→ Exercise brief:
Read the listing below and copy out every line that holds "joints".

▼

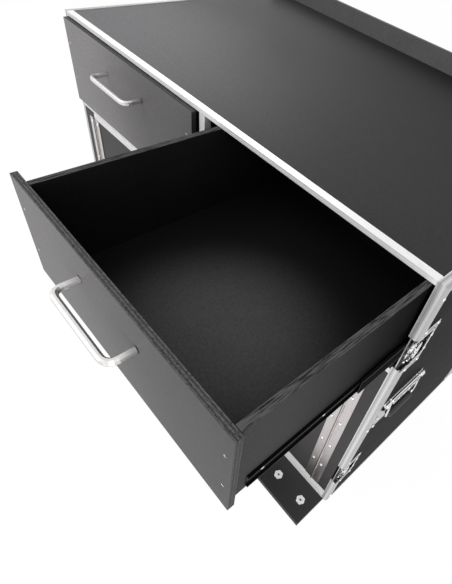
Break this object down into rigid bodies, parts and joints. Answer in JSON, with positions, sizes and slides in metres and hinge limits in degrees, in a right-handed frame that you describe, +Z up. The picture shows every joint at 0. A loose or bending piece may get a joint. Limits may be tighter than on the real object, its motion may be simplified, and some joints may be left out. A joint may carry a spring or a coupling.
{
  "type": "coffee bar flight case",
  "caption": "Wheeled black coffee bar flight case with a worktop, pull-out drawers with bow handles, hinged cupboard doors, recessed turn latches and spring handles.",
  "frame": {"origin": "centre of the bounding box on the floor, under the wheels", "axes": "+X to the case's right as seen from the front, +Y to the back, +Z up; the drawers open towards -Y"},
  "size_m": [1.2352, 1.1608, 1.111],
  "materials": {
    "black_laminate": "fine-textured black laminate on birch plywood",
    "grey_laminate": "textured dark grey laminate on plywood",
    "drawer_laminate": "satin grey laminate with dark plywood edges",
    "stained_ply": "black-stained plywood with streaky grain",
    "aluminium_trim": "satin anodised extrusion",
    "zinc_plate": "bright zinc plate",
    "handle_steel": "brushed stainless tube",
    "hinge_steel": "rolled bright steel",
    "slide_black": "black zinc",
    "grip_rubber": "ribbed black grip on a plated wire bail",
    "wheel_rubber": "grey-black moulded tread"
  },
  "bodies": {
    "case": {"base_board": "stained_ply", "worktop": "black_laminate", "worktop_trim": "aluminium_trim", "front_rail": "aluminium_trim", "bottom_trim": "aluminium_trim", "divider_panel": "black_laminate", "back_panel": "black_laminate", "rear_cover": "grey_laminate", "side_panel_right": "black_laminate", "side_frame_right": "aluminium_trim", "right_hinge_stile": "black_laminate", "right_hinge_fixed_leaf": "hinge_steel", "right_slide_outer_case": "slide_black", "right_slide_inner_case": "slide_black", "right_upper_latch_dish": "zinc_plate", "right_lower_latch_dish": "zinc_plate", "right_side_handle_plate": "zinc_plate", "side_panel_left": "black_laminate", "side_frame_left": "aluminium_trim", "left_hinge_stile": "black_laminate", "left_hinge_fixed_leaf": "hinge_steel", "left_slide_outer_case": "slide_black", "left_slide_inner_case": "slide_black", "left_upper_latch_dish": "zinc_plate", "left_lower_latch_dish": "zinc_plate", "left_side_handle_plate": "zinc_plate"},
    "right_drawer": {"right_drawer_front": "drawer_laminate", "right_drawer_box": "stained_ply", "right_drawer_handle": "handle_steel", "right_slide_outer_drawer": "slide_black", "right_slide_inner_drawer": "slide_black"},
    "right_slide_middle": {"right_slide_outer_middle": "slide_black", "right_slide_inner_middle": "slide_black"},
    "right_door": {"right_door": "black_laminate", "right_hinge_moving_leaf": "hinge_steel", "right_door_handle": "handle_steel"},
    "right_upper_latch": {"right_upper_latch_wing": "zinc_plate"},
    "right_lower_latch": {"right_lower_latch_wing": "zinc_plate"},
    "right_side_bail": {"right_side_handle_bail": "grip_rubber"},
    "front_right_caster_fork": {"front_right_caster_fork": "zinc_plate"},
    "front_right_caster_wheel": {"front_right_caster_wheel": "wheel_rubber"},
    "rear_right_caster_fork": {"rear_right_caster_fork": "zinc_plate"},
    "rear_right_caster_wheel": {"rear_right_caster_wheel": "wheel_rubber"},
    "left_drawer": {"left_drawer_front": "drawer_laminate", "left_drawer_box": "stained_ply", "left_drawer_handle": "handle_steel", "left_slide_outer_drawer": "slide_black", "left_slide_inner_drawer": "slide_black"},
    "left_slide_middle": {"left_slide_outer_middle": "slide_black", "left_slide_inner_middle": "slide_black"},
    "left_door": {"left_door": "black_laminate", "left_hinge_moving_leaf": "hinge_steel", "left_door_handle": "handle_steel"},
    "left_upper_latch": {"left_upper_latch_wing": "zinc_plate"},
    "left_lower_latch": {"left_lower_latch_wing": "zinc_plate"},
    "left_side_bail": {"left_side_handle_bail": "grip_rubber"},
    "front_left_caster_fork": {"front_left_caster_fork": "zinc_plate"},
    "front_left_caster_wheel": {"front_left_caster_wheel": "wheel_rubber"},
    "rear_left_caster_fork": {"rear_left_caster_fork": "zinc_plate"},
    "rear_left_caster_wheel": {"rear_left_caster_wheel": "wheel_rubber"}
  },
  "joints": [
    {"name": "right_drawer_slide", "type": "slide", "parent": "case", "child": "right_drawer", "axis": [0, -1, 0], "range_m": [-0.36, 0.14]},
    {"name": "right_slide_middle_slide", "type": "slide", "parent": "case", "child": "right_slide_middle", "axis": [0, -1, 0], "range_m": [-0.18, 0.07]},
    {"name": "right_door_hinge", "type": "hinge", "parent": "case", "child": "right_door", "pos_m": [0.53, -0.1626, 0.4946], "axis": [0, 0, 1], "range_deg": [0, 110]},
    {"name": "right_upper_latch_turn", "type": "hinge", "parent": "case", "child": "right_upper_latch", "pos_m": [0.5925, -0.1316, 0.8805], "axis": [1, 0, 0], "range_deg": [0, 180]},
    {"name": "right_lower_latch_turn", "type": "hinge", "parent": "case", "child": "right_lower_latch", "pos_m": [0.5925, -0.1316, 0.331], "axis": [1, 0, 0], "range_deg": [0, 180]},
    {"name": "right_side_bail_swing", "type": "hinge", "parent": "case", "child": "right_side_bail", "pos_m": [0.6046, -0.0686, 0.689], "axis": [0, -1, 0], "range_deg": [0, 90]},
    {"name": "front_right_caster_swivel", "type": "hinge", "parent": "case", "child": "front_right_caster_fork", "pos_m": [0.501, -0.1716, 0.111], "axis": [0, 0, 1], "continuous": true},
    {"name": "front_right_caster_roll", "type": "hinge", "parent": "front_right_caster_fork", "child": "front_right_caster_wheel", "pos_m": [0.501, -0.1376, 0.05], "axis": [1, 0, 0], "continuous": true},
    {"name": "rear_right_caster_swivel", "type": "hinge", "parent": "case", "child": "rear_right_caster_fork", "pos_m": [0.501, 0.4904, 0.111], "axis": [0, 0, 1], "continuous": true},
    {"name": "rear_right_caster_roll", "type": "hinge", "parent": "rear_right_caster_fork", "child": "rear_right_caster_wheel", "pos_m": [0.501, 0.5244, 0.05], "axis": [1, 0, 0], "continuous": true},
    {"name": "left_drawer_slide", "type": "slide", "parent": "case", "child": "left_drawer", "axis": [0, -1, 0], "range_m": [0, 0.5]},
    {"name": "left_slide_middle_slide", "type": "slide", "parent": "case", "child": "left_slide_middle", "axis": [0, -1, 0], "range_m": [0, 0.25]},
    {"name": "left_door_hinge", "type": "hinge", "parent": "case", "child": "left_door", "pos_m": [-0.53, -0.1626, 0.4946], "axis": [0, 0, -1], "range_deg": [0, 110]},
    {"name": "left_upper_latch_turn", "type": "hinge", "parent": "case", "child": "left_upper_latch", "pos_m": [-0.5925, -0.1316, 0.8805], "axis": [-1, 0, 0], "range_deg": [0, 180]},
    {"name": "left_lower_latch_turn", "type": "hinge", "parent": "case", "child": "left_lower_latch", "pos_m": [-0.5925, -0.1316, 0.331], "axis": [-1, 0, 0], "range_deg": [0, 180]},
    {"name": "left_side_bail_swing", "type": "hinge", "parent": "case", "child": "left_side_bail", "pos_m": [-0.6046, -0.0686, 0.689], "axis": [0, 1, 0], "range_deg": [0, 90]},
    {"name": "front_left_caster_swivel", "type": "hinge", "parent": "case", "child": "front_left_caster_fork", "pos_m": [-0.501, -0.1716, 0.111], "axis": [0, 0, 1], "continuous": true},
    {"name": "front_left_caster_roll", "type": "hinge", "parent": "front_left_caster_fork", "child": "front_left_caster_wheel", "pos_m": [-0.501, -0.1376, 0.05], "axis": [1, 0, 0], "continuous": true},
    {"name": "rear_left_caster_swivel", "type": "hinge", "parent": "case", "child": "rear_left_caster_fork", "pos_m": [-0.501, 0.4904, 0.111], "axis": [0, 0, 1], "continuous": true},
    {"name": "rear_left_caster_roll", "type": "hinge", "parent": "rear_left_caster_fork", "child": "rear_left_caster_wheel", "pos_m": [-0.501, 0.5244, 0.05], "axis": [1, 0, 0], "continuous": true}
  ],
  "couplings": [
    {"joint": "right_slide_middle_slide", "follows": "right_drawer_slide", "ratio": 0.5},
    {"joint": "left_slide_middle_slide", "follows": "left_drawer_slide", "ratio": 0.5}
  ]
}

▲

→ Output of the task:
Break this object down into rigid bodies, parts and joints. Answer in JSON, with positions, sizes and slides in metres and hinge limits in degrees, in a right-handed frame that you describe, +Z up. The picture shows every joint at 0. A loose or bending piece may get a joint. Limits may be tighter than on the real object, its motion may be simplified, and some joints may be left out. A joint may carry a spring or a coupling.
  "joints": [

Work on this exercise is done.